YOUR INSTRUCTIONS:
Quote the lines exactly, starting with the line that contains "# short strap" and ending with the line that contains "bpy.context.scene.collection.objects.link(empty)", and leave out all other lines.
─── DATA SHOWN
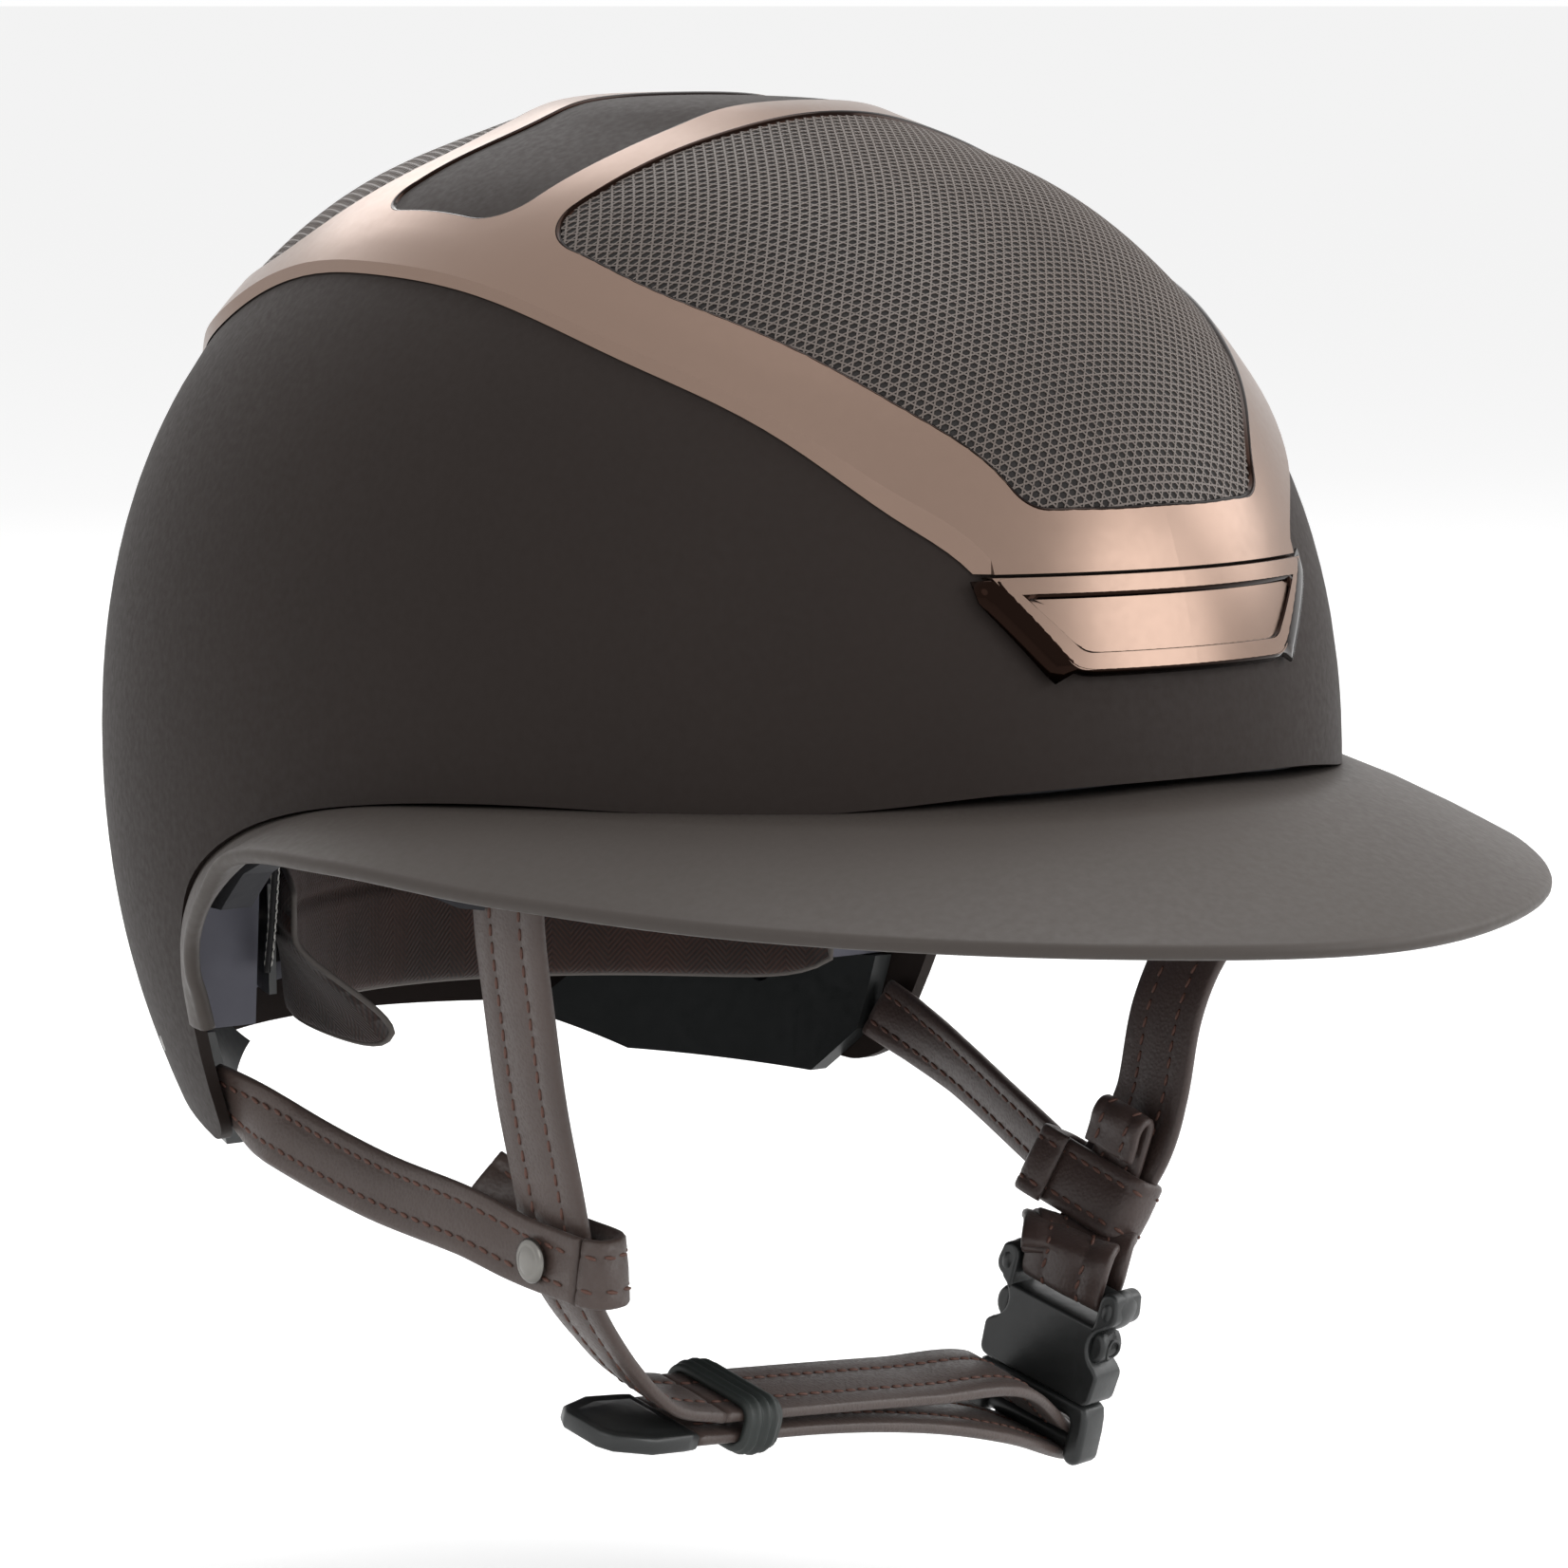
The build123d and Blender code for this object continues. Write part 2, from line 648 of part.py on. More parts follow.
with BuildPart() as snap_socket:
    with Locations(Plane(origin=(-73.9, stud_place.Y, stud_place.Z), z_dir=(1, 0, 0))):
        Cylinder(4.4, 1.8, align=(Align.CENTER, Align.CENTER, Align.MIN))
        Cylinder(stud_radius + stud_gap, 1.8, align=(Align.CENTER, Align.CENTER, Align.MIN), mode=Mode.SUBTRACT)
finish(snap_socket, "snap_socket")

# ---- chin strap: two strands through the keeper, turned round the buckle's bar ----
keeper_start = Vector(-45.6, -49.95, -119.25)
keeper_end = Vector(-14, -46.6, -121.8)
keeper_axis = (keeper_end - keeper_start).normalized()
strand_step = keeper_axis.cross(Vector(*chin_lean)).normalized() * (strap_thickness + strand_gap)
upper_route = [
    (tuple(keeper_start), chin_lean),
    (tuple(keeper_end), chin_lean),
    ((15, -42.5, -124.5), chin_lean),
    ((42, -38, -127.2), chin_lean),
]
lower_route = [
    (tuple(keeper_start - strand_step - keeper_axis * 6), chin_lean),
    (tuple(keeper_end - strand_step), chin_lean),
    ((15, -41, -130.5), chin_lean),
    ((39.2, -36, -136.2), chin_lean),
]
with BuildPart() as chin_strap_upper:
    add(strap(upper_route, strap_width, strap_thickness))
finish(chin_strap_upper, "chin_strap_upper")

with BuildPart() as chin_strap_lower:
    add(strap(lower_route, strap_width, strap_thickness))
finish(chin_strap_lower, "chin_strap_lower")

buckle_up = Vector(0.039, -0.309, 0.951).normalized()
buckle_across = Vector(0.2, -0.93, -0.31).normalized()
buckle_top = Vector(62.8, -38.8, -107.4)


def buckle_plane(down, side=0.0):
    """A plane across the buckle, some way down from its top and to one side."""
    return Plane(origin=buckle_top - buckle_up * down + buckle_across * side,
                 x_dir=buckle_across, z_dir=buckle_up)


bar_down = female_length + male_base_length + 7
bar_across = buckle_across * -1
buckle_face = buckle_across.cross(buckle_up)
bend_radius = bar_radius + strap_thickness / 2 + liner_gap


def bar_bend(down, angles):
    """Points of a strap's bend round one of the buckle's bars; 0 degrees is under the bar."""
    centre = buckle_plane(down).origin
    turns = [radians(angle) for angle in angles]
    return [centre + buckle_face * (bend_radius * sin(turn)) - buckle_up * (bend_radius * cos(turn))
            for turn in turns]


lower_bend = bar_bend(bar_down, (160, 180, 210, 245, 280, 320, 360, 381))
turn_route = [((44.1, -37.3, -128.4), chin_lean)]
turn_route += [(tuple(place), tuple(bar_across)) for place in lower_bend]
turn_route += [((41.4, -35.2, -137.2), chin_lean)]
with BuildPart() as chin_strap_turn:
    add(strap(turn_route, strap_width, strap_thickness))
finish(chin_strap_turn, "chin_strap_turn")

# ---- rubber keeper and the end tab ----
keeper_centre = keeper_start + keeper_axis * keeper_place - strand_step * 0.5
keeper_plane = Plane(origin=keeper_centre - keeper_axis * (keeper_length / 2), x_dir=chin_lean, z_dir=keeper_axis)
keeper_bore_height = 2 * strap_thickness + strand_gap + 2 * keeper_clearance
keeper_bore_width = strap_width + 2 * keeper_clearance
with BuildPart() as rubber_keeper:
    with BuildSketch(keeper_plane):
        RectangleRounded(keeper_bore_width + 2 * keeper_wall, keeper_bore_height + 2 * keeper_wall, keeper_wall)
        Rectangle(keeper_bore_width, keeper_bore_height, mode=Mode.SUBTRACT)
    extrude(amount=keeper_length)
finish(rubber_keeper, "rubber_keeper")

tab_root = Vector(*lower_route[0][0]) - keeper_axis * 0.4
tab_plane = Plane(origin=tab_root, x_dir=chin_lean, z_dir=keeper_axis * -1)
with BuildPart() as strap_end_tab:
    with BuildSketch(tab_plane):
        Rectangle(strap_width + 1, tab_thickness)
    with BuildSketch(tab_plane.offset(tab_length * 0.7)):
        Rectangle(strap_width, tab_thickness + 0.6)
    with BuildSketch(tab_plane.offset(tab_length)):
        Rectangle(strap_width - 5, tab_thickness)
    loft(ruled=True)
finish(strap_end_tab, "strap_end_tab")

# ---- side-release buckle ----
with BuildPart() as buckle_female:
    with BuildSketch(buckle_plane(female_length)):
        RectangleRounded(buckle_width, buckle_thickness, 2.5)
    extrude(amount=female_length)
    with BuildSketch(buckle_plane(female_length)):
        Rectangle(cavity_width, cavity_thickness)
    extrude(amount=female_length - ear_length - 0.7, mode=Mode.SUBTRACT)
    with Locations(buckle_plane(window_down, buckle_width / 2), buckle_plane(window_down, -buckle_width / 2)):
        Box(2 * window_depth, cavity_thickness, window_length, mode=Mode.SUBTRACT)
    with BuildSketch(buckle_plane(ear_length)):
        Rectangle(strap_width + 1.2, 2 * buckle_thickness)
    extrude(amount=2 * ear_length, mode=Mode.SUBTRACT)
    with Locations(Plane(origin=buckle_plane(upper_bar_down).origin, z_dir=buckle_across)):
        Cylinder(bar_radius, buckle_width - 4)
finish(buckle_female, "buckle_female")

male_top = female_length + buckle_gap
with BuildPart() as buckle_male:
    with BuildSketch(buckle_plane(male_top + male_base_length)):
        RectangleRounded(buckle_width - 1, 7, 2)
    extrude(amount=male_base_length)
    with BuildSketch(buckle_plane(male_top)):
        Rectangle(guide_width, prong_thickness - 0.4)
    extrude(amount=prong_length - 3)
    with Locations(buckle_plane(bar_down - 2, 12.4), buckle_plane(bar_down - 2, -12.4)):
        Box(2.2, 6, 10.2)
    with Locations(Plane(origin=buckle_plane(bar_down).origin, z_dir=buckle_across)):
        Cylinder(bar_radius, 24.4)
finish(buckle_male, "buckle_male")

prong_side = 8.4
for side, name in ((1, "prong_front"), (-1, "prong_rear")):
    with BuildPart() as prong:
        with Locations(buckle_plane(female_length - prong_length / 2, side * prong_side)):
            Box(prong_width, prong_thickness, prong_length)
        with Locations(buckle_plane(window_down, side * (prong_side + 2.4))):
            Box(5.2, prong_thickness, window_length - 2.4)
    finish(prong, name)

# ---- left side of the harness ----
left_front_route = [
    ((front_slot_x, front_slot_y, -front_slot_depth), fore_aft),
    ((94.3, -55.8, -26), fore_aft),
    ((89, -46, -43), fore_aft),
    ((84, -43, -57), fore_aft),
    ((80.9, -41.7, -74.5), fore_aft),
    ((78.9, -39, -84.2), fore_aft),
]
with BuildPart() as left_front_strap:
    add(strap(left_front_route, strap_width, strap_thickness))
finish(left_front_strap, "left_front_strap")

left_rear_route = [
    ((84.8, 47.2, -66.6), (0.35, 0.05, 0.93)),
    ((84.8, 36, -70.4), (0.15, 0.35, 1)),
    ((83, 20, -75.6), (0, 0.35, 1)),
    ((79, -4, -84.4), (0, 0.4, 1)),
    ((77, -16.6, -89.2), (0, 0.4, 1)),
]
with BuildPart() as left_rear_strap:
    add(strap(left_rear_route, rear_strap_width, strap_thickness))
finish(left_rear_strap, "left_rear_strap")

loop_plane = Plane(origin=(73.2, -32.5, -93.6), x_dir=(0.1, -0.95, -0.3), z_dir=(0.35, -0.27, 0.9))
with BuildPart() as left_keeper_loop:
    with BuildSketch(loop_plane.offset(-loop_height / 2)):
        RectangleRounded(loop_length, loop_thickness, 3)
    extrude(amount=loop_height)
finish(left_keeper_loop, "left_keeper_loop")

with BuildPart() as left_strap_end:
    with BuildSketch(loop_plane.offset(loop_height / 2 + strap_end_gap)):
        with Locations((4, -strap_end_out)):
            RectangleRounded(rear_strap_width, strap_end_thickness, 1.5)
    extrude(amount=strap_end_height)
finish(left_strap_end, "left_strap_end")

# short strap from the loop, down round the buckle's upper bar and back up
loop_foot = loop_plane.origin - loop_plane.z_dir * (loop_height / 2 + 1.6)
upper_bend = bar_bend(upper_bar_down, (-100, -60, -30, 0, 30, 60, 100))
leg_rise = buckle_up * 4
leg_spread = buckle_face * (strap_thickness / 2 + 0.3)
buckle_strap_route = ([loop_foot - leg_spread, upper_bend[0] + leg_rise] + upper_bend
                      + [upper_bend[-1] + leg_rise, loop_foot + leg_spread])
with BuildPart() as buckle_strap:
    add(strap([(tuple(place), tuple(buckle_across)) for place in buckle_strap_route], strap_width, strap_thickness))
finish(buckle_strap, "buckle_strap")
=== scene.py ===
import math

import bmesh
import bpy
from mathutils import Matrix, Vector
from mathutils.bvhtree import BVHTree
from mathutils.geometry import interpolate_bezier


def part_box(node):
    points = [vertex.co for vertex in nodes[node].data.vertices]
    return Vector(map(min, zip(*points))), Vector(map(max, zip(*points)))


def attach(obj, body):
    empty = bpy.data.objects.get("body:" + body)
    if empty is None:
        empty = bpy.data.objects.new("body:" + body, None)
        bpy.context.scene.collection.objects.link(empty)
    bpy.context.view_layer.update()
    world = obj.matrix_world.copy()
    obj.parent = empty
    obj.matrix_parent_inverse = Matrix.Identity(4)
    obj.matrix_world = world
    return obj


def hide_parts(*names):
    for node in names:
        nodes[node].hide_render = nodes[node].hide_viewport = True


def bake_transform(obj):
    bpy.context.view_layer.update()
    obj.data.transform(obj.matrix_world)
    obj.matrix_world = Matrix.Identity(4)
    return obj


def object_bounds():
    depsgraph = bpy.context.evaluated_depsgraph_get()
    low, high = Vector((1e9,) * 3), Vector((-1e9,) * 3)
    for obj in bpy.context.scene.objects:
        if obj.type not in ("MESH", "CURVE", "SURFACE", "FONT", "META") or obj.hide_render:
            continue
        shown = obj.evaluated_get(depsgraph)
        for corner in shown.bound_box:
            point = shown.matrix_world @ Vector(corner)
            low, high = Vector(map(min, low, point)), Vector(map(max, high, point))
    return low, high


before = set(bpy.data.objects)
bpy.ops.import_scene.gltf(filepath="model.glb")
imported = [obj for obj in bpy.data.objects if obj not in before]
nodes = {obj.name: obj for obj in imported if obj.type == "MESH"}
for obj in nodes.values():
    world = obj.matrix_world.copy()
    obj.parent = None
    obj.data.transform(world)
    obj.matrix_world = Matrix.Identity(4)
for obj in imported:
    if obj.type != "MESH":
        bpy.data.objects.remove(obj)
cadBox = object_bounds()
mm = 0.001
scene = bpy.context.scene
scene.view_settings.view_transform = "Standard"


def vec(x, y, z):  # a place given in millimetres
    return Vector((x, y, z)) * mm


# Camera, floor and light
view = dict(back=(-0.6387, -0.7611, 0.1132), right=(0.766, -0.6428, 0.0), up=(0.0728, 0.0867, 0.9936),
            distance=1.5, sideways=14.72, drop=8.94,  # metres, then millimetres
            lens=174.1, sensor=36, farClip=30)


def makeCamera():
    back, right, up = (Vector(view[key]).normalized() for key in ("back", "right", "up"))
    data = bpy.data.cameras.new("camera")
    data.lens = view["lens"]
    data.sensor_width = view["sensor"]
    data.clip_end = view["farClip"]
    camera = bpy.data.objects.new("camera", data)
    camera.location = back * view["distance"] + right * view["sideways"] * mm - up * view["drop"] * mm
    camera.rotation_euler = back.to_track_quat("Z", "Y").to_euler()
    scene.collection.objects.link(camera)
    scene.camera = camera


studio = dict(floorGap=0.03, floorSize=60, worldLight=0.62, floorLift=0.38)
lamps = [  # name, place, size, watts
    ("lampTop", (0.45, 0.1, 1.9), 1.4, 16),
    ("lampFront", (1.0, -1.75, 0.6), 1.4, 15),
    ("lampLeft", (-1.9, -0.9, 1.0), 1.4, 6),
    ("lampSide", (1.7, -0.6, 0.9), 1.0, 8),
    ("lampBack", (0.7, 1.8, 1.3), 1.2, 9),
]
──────
FINAL ANSWER:
# short strap from the loop, down round the buckle's upper bar and back up
loop_foot = loop_plane.origin - loop_plane.z_dir * (loop_height / 2 + 1.6)
upper_bend = bar_bend(upper_bar_down, (-100, -60, -30, 0, 30, 60, 100))
leg_rise = buckle_up * 4
leg_spread = buckle_face * (strap_thickness / 2 + 0.3)
buckle_strap_route = ([loop_foot - leg_spread, upper_bend[0] + leg_rise] + upper_bend
                      + [upper_bend[-1] + leg_rise, loop_foot + leg_spread])
with BuildPart() as buckle_strap:
    add(strap([(tuple(place), tuple(buckle_across)) for place in buckle_strap_route], strap_width, strap_thickness))
finish(buckle_strap, "buckle_strap")
=== scene.py ===
import math

import bmesh
import bpy
from mathutils import Matrix, Vector
from mathutils.bvhtree import BVHTree
from mathutils.geometry import interpolate_bezier


def part_box(node):
    points = [vertex.co for vertex in nodes[node].data.vertices]
    return Vector(map(min, zip(*points))), Vector(map(max, zip(*points)))


def attach(obj, body):
    empty = bpy.data.objects.get("body:" + body)
    if empty is None:
        empty = bpy.data.objects.new("body:" + body, None)
        bpy.context.scene.collection.objects.link(empty)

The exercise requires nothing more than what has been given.